** Start **
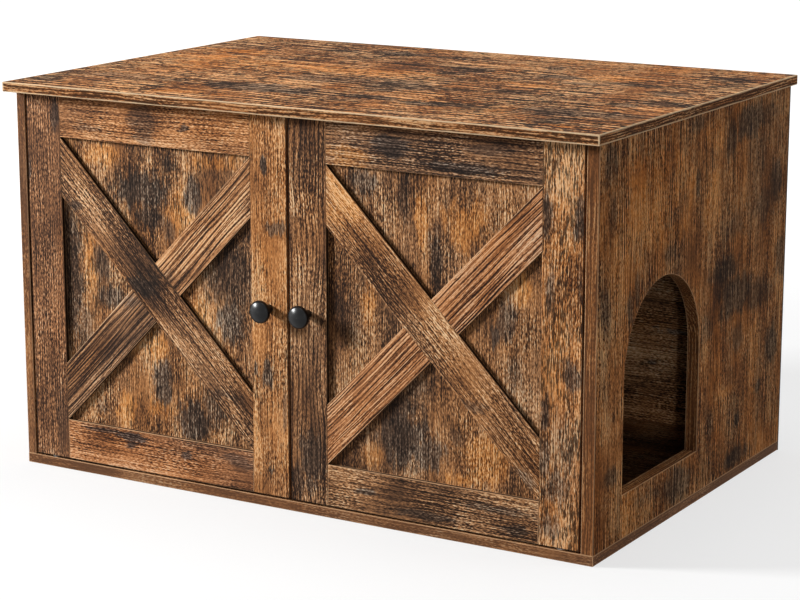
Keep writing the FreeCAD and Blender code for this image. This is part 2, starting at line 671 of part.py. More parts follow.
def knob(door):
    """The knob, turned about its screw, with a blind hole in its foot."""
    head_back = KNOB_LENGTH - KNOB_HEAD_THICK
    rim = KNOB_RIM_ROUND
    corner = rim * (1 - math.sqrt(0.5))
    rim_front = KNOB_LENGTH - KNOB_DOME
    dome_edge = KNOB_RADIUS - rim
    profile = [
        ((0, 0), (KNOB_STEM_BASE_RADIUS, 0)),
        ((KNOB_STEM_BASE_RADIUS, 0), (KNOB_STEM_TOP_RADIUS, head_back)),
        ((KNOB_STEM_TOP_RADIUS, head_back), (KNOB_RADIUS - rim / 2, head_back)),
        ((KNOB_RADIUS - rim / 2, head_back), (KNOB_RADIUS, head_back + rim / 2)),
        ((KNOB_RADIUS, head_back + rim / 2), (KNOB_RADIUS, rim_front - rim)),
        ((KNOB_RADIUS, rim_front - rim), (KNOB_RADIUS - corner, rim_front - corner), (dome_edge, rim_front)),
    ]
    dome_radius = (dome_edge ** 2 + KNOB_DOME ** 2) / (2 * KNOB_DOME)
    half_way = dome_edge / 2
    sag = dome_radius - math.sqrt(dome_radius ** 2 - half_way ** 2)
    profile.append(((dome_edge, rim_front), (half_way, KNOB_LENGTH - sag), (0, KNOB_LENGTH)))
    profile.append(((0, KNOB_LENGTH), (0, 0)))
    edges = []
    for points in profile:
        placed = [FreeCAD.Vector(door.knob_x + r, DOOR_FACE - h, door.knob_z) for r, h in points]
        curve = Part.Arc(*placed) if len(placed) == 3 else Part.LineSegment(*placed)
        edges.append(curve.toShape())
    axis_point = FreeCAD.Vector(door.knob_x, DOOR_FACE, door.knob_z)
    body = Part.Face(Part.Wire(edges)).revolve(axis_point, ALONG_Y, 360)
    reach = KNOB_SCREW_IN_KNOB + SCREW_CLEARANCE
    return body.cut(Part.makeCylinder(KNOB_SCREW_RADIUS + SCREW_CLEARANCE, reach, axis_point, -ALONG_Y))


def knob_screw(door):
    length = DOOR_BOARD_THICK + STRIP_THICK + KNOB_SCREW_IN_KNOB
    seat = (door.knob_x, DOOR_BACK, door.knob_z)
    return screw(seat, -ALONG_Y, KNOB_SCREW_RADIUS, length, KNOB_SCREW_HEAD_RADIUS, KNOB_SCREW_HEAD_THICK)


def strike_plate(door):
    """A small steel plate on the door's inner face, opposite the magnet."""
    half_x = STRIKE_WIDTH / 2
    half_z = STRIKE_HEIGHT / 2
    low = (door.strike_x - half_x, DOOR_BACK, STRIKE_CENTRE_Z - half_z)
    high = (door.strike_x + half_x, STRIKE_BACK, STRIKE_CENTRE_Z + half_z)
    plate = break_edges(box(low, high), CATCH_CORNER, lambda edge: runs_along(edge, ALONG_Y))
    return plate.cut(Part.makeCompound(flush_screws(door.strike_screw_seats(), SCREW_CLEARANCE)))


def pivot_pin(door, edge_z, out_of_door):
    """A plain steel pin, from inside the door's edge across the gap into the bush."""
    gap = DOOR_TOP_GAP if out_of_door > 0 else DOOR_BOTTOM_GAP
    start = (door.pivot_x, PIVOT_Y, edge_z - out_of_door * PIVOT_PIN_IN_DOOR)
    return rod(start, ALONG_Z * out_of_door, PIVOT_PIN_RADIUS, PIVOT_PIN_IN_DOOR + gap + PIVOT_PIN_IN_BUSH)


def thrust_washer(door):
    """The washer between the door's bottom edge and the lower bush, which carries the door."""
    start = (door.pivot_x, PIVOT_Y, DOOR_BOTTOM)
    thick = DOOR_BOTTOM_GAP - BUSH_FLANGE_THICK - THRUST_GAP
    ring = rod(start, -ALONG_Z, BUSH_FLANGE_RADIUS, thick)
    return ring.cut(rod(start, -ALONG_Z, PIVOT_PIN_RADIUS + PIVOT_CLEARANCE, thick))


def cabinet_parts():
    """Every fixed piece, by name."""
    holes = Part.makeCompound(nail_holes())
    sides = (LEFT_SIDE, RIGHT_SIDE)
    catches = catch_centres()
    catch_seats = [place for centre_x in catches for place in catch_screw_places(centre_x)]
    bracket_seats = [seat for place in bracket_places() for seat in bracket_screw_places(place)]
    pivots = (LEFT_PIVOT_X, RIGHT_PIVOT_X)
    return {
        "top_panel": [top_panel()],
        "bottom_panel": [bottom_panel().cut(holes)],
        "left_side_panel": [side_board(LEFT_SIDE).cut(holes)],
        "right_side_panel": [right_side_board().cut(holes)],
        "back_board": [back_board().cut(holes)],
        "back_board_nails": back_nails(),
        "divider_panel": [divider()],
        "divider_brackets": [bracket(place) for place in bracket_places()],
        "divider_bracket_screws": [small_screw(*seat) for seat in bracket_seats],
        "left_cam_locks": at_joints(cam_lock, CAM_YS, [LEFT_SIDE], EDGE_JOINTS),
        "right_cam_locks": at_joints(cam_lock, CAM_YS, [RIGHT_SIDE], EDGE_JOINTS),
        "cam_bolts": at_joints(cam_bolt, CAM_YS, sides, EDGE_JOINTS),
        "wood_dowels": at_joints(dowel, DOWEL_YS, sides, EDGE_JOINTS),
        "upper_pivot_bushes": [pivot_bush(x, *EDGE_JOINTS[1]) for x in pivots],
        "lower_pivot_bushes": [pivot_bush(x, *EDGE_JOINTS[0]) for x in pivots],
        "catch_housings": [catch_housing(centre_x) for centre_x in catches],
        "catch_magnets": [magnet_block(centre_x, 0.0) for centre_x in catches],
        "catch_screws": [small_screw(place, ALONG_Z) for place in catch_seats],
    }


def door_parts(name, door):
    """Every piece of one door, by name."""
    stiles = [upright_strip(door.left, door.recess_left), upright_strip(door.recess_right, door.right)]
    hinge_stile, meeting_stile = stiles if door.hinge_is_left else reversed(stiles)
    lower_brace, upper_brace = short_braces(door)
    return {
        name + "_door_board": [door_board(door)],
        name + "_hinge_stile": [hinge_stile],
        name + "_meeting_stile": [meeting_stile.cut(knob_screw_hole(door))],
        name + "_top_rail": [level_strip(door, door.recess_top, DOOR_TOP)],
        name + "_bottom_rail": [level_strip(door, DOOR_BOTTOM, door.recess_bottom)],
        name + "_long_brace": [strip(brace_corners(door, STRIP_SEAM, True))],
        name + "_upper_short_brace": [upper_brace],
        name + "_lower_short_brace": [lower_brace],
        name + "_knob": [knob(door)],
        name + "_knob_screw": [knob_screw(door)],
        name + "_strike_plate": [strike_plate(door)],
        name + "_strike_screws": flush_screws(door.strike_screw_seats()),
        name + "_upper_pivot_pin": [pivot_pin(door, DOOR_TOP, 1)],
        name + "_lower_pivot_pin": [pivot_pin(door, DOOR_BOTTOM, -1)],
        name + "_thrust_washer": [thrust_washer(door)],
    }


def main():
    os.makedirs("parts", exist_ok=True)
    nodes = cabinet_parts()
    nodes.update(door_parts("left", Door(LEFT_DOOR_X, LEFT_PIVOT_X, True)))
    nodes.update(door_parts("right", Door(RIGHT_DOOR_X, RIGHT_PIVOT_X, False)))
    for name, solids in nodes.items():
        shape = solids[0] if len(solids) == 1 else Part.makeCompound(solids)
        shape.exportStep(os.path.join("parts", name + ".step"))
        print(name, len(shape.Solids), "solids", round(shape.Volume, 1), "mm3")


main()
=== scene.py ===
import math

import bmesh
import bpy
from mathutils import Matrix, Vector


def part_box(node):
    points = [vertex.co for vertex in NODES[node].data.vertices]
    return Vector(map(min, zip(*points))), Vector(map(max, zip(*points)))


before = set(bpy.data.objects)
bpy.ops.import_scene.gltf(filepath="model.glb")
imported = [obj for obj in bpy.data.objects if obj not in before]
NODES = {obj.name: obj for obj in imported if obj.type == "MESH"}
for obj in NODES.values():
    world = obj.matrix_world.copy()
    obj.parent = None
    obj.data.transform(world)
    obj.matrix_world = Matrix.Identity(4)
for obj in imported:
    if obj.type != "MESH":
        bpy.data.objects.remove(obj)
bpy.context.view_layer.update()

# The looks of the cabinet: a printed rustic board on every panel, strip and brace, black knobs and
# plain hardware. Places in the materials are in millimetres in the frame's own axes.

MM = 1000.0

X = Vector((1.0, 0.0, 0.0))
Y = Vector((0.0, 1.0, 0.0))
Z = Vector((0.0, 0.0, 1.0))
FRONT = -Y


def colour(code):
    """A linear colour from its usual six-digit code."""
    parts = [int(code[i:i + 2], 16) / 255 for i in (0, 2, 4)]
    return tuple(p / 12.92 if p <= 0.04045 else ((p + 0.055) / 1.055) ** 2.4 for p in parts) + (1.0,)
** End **
(Instruction): Copy and report every line where the word "from" is present.

(Solution):
    """A plain steel pin, from inside the door's edge across the gap into the bush."""
from mathutils import Matrix, Vector
    """A linear colour from its usual six-digit code."""